**Problem requirements**
Go through the entries and count the lines with the string "JSON" in them. Give only that number.

**Records to process**
● ● ●

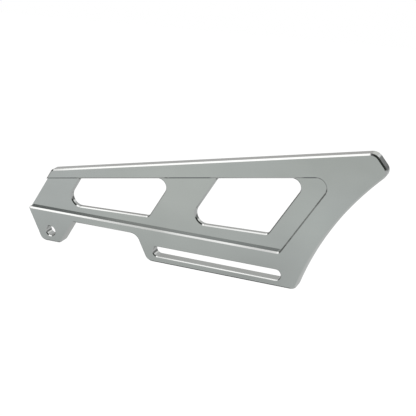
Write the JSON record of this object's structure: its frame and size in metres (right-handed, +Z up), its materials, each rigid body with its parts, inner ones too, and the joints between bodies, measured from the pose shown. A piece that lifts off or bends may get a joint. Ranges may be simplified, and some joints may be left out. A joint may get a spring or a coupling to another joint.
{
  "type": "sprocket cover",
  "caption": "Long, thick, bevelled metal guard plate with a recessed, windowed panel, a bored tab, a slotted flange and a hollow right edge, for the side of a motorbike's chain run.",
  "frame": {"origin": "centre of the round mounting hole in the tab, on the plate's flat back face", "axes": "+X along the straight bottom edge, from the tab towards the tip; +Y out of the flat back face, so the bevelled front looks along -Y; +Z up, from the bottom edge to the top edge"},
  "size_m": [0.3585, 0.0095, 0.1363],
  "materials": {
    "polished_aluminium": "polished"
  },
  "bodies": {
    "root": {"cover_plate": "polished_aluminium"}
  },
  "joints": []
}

● ● ●

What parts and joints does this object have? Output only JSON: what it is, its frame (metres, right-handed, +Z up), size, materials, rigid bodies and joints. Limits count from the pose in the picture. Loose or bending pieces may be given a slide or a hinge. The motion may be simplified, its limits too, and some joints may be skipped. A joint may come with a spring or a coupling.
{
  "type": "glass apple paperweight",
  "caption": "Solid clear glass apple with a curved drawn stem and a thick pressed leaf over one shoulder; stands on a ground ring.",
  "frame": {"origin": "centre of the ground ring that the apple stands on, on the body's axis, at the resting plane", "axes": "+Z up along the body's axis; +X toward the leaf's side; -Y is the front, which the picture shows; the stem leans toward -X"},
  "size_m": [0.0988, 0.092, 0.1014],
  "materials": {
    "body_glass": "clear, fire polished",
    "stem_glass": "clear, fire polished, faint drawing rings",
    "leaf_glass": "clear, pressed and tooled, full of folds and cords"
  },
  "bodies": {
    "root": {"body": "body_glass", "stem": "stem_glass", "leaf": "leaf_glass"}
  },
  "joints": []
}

● ● ●

**Problem solution**
2